Keep the floor as clear as possible. A child’s room with clear floor space feels bigger and gives space for play, which is the actual function of a child’s bedroom beyond sleep. A single rug in a durable, easy-to-clean material defines the play area and adds warmth underfoot. Low pile in a mid-tone colour hides small spills better than either very light or very dark rugs and requires less maintenance.

 

The details that cost almost nothing

A few small additions consistently make a child’s room feel more special without adding to the budget in any meaningful way. A small shelf at the head of the bed for a current book and a favourite object gives the bed a sense of being a personal space within the room. A hook on the back of the door for a dressing gown or tomorrow’s clothes adds function and reduces morning friction. A low mirror gives a child the ability to check their own appearance, which matters more to them than adults usually expect.
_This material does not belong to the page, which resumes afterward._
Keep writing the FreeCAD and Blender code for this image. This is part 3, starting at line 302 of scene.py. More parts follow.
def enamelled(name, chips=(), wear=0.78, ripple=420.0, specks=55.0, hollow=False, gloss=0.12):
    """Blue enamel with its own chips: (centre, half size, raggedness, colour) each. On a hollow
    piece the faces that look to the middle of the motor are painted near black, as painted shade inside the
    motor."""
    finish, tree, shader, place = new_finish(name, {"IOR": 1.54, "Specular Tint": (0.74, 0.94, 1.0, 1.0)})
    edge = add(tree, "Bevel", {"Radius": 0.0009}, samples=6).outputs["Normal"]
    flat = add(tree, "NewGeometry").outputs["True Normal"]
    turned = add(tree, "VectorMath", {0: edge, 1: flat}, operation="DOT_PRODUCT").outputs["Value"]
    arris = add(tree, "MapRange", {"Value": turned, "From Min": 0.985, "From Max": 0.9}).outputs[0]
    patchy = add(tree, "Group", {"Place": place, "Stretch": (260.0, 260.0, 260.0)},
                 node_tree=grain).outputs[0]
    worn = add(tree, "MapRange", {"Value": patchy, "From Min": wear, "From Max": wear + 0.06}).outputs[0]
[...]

Perhaps the most impactful zero-cost approach is simply involving the child in the decisions that can be made together: choosing between two colour options for a cushion, picking which books go on the visible shelf, deciding where the fairy lights go. A child who has had a hand in how their room looks will feel more ownership over it, which tends to mean better care and a more positive relationship with their own space.

The cosiest rooms, for children and adults alike, are not the most decorated ones. They are the ones where the bedding is genuinely soft, the lighting is warm, the floor has room to exist in, and the small details suggest that someone thought about what it would feel like to be in this particular room. That is entirely achievable on any budget, and it starts, almost always, with the bed.